Set problem:
Within the records below, reproduce without change the lines from the line that has "for item in" through the line that has "obj.matrix_parent_inverse = Matrix.Identity(4)", and only those.

[A block of data]

#####

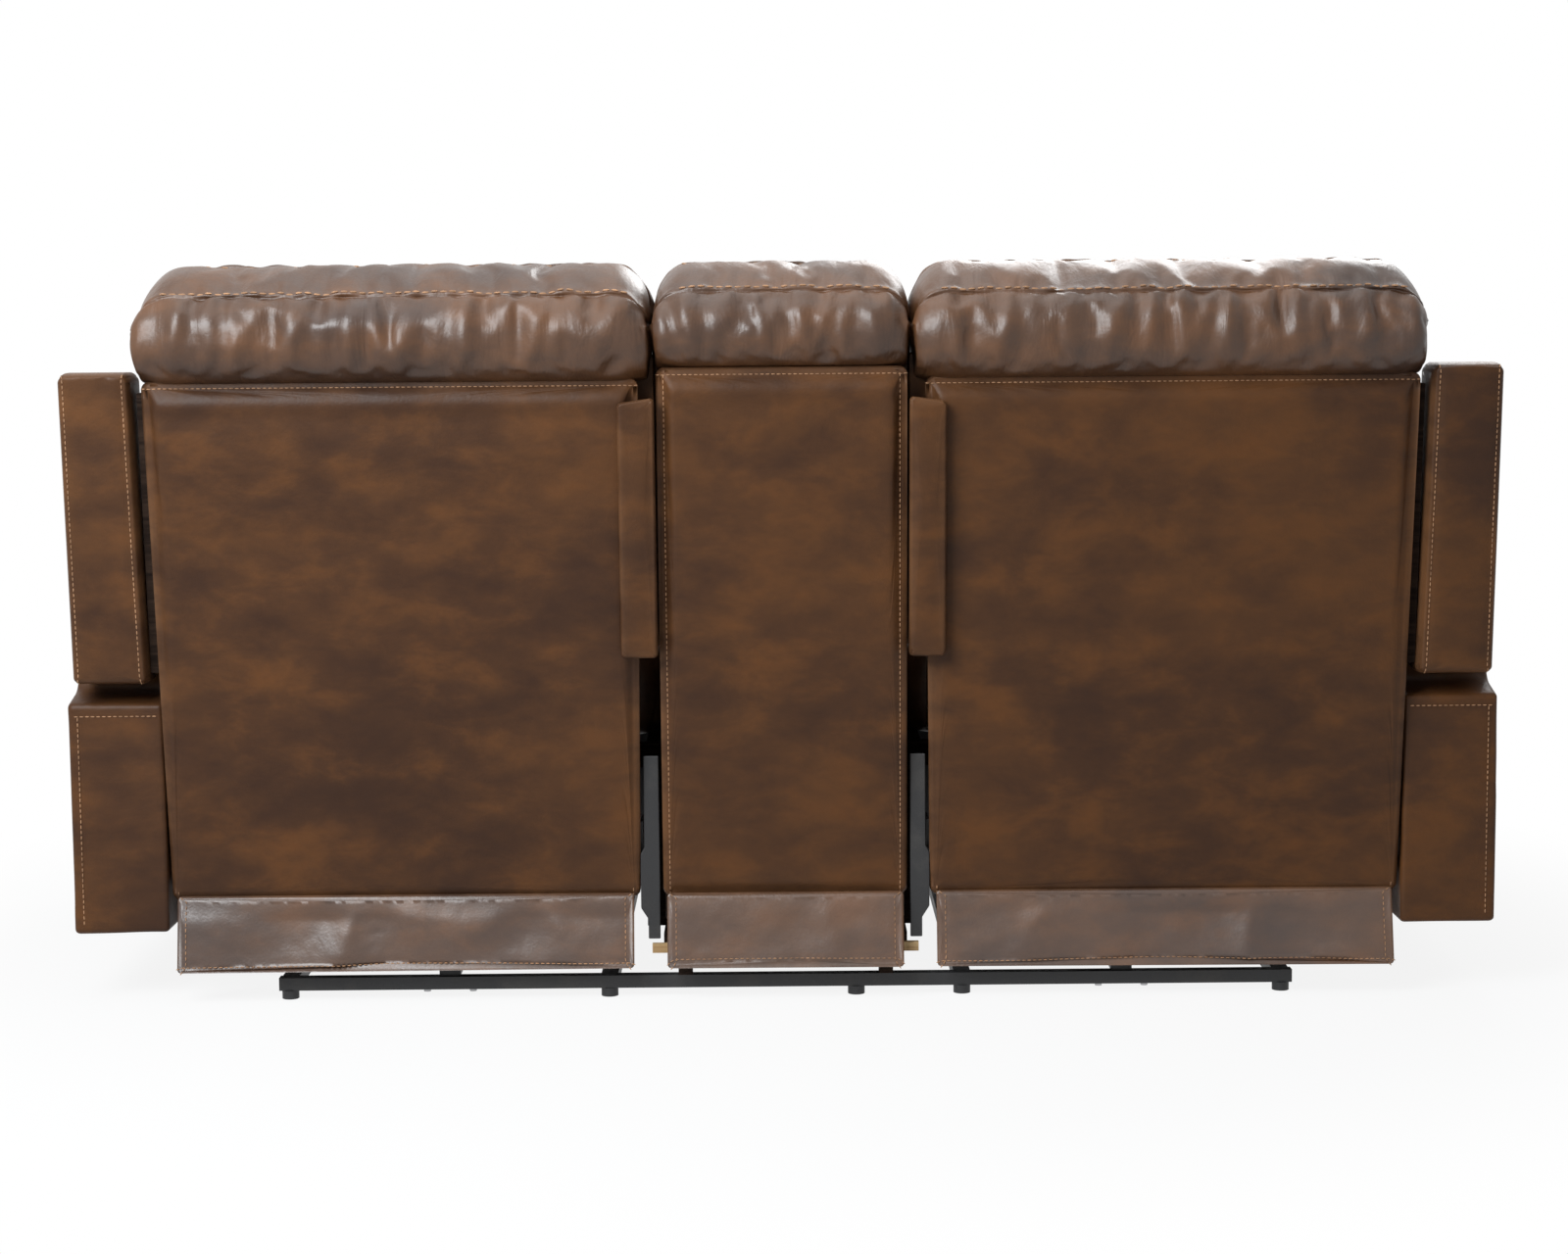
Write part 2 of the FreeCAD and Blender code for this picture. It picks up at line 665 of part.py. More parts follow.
# Reclining backs
def back(side, name):
    """A leaning frame with its panel, cushions, wings, brackets and flap."""
    near, far = span(side, bay_inner, bay_outer)
    stile = back_stile_width
    members = []
    for edge in (near + 8, far - 8 - stile):
        members.append(leaning_board((edge, edge + stile), back_bottom + 12, back_top - 10,
                                     frame_front_depth, panel_thickness))
    for low in (back_bottom + 25, cushion_top, back_top - 20 - back_rail_height):
        members.append(leaning_board((near + 8 + stile, far - 8 - stile), low, low + back_rail_height,
                                     frame_front_depth, panel_thickness))
    arm_low = wing_arm_bottom
    members.append(leaning_board(span(side, bay_outer - 8, wing_inner_edge), arm_low, arm_low + wing_arm_height,
                                 frame_front_depth, panel_thickness))
    keep(group(members), f"{name}_back_frame")
    keep(leaning_board((near, far), back_bottom, back_top, panel_thickness, zero), f"{name}_back_panel")
    roll_inner = console_half_width + 4 + roll_gap
    keep(leaning_board(span(side, roll_inner, bay_outer), cushion_top + 2, back_top,
                       cushion_front_depth, frame_front_depth, back_cushion_round), f"{name}_back_cushion")
    roll_near, roll_far = span(side, roll_inner, roll_outer)
    head_roll(roll_near, roll_far, back_top, f"{name}_head_cushion")
    wing_near, wing_far = span(side, wing_inner_edge, wing_outer_edge)
    wing = [(wing_rear_bottom - wing_depth, wing_bottom), (wing_rear_bottom, wing_bottom),
            (wing_rear_top, wing_top), (wing_rear_top - wing_depth, wing_top)]
    keep(prism((wing_near, wing_far), wing, wing_round), f"{name}_outer_wing")
    inner_range = span(side, console_half_width + inner_wing_gap, bay_inner + inner_wing_overlap)
    keep(leaning_board(inner_range, inner_wing_bottom, inner_wing_top, zero, -inner_wing_depth),
         f"{name}_inner_wing")
    flap_near, flap_far = span(side, bay_inner + flap_side_margin, bay_outer - flap_side_margin)
    flap(flap_near, flap_far, f"{name}_back_flap", back_bottom, zero)
    recline_brackets(side, name)


def recline_brackets(side, name):
    """Steel brackets from the back frame down to the recline pivots, with their pivot pins."""
    thick = plate_thickness
    members = []
    frame_low = back_bottom + 25
    for inward, plate_face in ((1, inner_plate), (-1, outer_plate)):
        edges = sorted((plate_face + thick * 0.5 * inward, plate_face + thick * 1.5 * inward), key=number)
        x_range = span(side, *edges)
        ear = pivot_radius * 3
        front = back_line(frame_low, frame_front_depth)
        outline = [(pivot_rear - ear, pivot_height - ear), (front, frame_low), (front, frame_low + 8),
                   (back_line(pivot_height - ear, frame_front_depth), pivot_height - ear),
                   (pivot_rear + ear, pivot_height + ear), (pivot_rear - ear, pivot_height + ear)]
        members.append(prism(x_range, outline))
        pin = sorted((plate_face - thick * inward, plate_face + thick * 0.5 * inward), key=number)
        pin_range = span(side, *pin)
        members.append(rod("X", (pin_range[0], pivot_rear, pivot_height),
                           pin_range[1] - pin_range[0], pivot_radius))
    for x_range in (span(side, bay_inner - thick, bay_inner),):
        members.append(leaning_board(x_range, back_bottom + 4, pivot_height - 20,
                                     frame_front_depth, panel_thickness))
    keep(group(members), f"{name}_back_brackets")


# Switches
def switch(side, name):
    """An open and a close button in the arm's inner side; returns the plate that guides them."""
    near, far = span(side, arm_inner - switch_depth, arm_inner)
    plate = block((near, switch_front, switch_bottom), (far, switch_front + switch_length, switch_bottom + switch_height))
    height = switch_bottom + switch_height / 2
    clear = running_clearance
    places = (switch_front + switch_length * 0.25, switch_front + switch_length * 0.75)
    holes = [rod("X", (near - switch_depth, y, height), switch_depth * 3, button_radius + clear) for y in places]
    outer_face = arm_inner - switch_depth - button_proud
    button_near, button_far = span(side, outer_face, outer_face + button_height)
    for y, label in zip(places, ("open", "close")):
        keep(rod("X", (button_near, y, height), button_far - button_near, button_radius),
             f"{name}_{label}_button")
    return cut(plate, holes)


# The whole sofa
base_frame()
base_fasteners()
console_box()
console_deck()
console_back()
springs()
actuators = []
switch_plates = []
for side, name in ((1, "left"), (-1, "right")):
    arm(side, name)
    seat(side, name)
    mechanism_plates(side, name)
    footrest(side, name)
    actuators += drive(side, name)
    back(side, name)
    switch_plates.append(switch(side, name))
keep(group(actuators), "actuators")
keep(group(switch_plates), "switch_plates")
document.recompute()

for item in document.Objects:
    if "Invalid" in item.State or "Error" in item.State:
        raise RuntimeError(f"{item.Label} failed to build")
os.makedirs("parts", exist_ok=True)
for piece in pieces:
    if piece.Shape.isNull() or not piece.Shape.isValid():
        raise RuntimeError(f"{piece.Label} has no valid shape")
for piece in pieces:
    piece.Shape.exportStep(f"parts/{piece.Label}.step")
print(len(pieces), "pieces written")
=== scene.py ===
import json
import math
import bpy
import numpy as np
from mathutils import Matrix, Vector


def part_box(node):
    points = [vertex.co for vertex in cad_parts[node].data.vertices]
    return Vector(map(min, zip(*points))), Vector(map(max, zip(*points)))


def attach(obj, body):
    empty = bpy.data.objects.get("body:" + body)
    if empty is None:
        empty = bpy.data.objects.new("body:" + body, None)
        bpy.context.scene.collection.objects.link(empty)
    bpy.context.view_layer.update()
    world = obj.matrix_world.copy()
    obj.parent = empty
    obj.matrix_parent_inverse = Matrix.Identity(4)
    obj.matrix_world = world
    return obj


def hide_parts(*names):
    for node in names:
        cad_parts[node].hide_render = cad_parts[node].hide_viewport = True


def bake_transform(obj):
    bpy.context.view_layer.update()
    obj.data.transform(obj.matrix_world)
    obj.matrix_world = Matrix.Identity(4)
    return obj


bl_info = {
    "name": "Reclining Sofa",
    "version": (1, 0, 0),
    "blender": (4, 5, 0),
    "location": "View3D > Sidebar > Sofa",
    "description": "Dresses a two-seat reclining sofa with a console in brown leather",
    "category": "Object",
}

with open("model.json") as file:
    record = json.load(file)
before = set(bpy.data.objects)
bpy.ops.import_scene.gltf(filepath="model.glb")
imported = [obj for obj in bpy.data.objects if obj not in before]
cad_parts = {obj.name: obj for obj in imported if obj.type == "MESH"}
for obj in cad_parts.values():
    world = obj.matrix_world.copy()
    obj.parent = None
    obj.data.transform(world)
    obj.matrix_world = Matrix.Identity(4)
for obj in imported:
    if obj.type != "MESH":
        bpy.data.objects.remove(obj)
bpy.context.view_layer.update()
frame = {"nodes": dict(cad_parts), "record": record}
SIDES = ((1, "left"), (-1, "right"))


# Sizes and colours that a user would change
def colour_field(name, description, default):
    return bpy.props.FloatVectorProperty(
        name=name, description=description, default=default, size=3, min=0, max=1, subtype="COLOR")


def length_field(name, description, default, low, high):
    return bpy.props.FloatProperty(
        name=name, description=description, default=default, min=low, max=high, unit="LENGTH")


def share_field(name, description, default, low, high):
    return bpy.props.FloatProperty(
        name=name, description=description, default=default, min=low, max=high, subtype="FACTOR")


def angle_field(name, description, degrees):
    return bpy.props.FloatProperty(
        name=name, description=description, default=math.radians(degrees), unit="ROTATION")


def number_field(name, description, default, low=0, high=1000):
    return bpy.props.FloatProperty(name=name, description=description, default=default, min=low, max=high)


class SofaLeather(bpy.types.PropertyGroup):
    base: colour_field("Leather", "Main brown of the leather", (0.080, 0.033, 0.0120))
    dark: colour_field("Dark patches", "Dark grey-brown patches", (0.038, 0.0165, 0.0085))
    warm: colour_field(
        "Warm patches", "Orange-brown patches where the leather is rubbed", (0.128, 0.048, 0.0130))
    thread: colour_field("Thread", "Colour of the stitching", (0.46, 0.25, 0.13))
    roughness: share_field("Roughness", "How dull the leather is", 0.40, 0.05, 1)
    wrinkle: length_field("Wrinkles", "Depth of the fine wrinkles", 0.0035, 0, 0.02)


class SofaPadding(bpy.types.PropertyGroup):
    step: length_field("Mesh step", "Distance between the mesh lines of a head roll", 0.0085, 0.003, 0.03)
    frames: bpy.props.IntProperty(
        name="Puff steps", description="How many steps the padding swells for", default=20, min=1, max=60)
    pressure: number_field("Pressure", "How hard the filling pushes", 4.0, 0, 20)
    looseness: share_field("Looseness", "Spare leather on a head roll, as a share of its size", 0.035, 0, 0.3)


class SofaStitching(bpy.types.PropertyGroup):
    pitch: length_field("Pitch", "Distance from one fine stitch to the next", 0.0075, 0.003, 0.03)
    length: length_field("Stitch", "Length of one fine stitch", 0.0056, 0.002, 0.02)
    radius: length_field("Thread radius", "Half the thickness of the fine thread", 0.0008, 0.0003, 0.003)
    bold_pitch: length_field("Bold pitch", "Distance from one bold stitch to the next", 0.0125, 0.003, 0.03)
    bold_length: length_field("Bold stitch", "Length of one bold stitch", 0.0098, 0.002, 0.02)
    bold_radius: length_field(
        "Bold thread radius", "Half the thickness of the bold thread", 0.0014, 0.0003, 0.003)


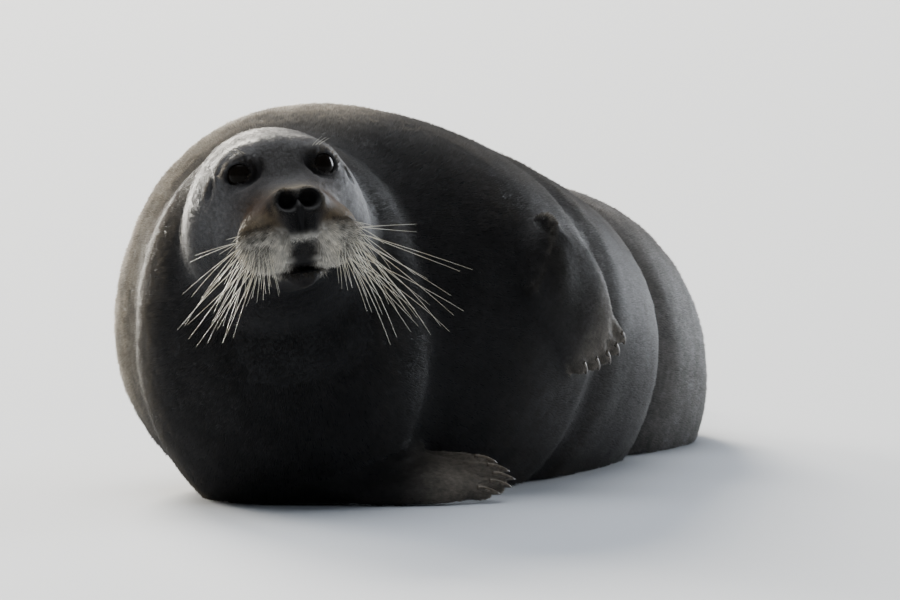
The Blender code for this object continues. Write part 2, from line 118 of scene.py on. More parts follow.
# What all four share. A melt is how far a part runs into what it grows from
flipperShape = {
    "wrist": (0.070, 0.000, -0.014),
    "wristRadius": 0.034,
    "armFlatness": 0.62,
    "knuckle": 0.055,
    "boneRadii": (0.0150, 0.0105),
    "boneEnd": (0.010, 0.000, 0.002),  # how far the bone stops short of the claw's root
    "webRoot": (0.06, 0.016),  # u and radius where a web starts
    "webShort": 0.015,  # how far the web stops short of the tips
    "melt": {"arm": 0.036, "palm": 0.026, "bone": 0.007, "web": 0.006},
}
tailShape = {
    "ends": ((0.275, 1.400, 0.104), (0.278, 1.545, 0.096)),
    "radii": (0.036, 0.018),
    "flatness": 0.75,
    "melt": 0.012,
}
eyeSet = {"at": (-0.004, 0.041, -0.003), "radius": 0.019, "cornea": 0.0006, "gaze": (0.8, 0.6, 0.05)}
padSet = {
    "at": (0.056, 0.034, -0.082),
    "radii": (0.044, 0.034, 0.035),
    "paleRadii": (0.052, 0.042, 0.043),  # of the pale coat on it
}
noseAt = (0.104, 0.0, -0.048)


def lengthOf(vectors):
    return np.linalg.norm(vectors, axis=-1)


def unit(vectors):
    return vectors / np.maximum(lengthOf(vectors)[..., None], 1e-6)


# rows: the head's forward, left and crown directions
facing = Euler((headPlace["roll"], -headPlace["pitch"], headPlace["yaw"] - math.pi / 2), "XYZ")
headTurn = np.array(facing.to_matrix().transposed())


def fromHead(place):
    return np.array(headPlace["at"]) + np.array(place) @ headTurn


def toHead(points):
    return (points - np.array(headPlace["at"])) @ headTurn.T


def folded(local):
    # the head's two halves laid over each other
    return local * (1, 0, 1) + np.abs(local) * (0, 1, 0)


def nodeMiddle(name):
    low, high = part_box(name)
    return (np.array(low) + np.array(high)) / 2


# The shapes above stand where they were drawn; this puts them into the frame's place
eyesMiddle = (nodeMiddle("eye_left") + nodeMiddle("eye_right")) / 2
x, y, z = eyeSet["at"]
shift = eyesMiddle - fromHead((x, 0, z))
shift[2] = 0
print("shift into the frame", shift.round(4))


# Soft shapes as distance fields
def ellipsoid(centre, radii, axes=np.eye(3)):
    centre, radii = np.array(centre), np.array(radii)

    def field(points):
        local = (points - centre) @ axes.T
        near = lengthOf(local / radii)
        slope = lengthOf(local / radii**2) + 1e-9
        return near * (near - 1) / slope

    return field, centre, max(radii)


def limb(start, end, startRadius, endRadius, flatness=1.0, across=(0, 0, 1)):
    # a round-ended taper, thinned to flatness along across
    start, end, across = np.array(start, float), np.array(end, float), np.array(across, float)
    along = end - start
    lengthSquared = along @ along
    across = unit(across - along * (across @ along) / lengthSquared)

    def field(points):
        rest = points - start
        share = np.clip(rest @ along / lengthSquared, 0, 1)
        off = rest - share[..., None] * along
        off = off + (off @ across)[..., None] * across * (1 / flatness - 1)
        radius = startRadius + share * (endRadius - startRadius)
        return (lengthOf(off) - radius) * flatness

    return field, (start + end) / 2, math.sqrt(lengthSquared) / 2 + max(startRadius, endRadius)


def softJoin(a, b, blend):
    share = np.clip(0.5 + 0.5 * (b - a) / blend, 0, 1)
    return b * (1 - share) + a * share - blend * share * (1 - share)


def smoothStep(value, start, end):
    share = np.clip((value - start) / (end - start), 0, 1)
    return share * share * (3 - 2 * share)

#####

Complete answer:
for item in document.Objects:
    if "Invalid" in item.State or "Error" in item.State:
        raise RuntimeError(f"{item.Label} failed to build")
os.makedirs("parts", exist_ok=True)
for piece in pieces:
    if piece.Shape.isNull() or not piece.Shape.isValid():
        raise RuntimeError(f"{piece.Label} has no valid shape")
for piece in pieces:
    piece.Shape.exportStep(f"parts/{piece.Label}.step")
print(len(pieces), "pieces written")
=== scene.py ===
import json
import math
import bpy
import numpy as np
from mathutils import Matrix, Vector


def part_box(node):
    points = [vertex.co for vertex in cad_parts[node].data.vertices]
    return Vector(map(min, zip(*points))), Vector(map(max, zip(*points)))


def attach(obj, body):
    empty = bpy.data.objects.get("body:" + body)
    if empty is None:
        empty = bpy.data.objects.new("body:" + body, None)
        bpy.context.scene.collection.objects.link(empty)
    bpy.context.view_layer.update()
    world = obj.matrix_world.copy()
    obj.parent = empty
    obj.matrix_parent_inverse = Matrix.Identity(4)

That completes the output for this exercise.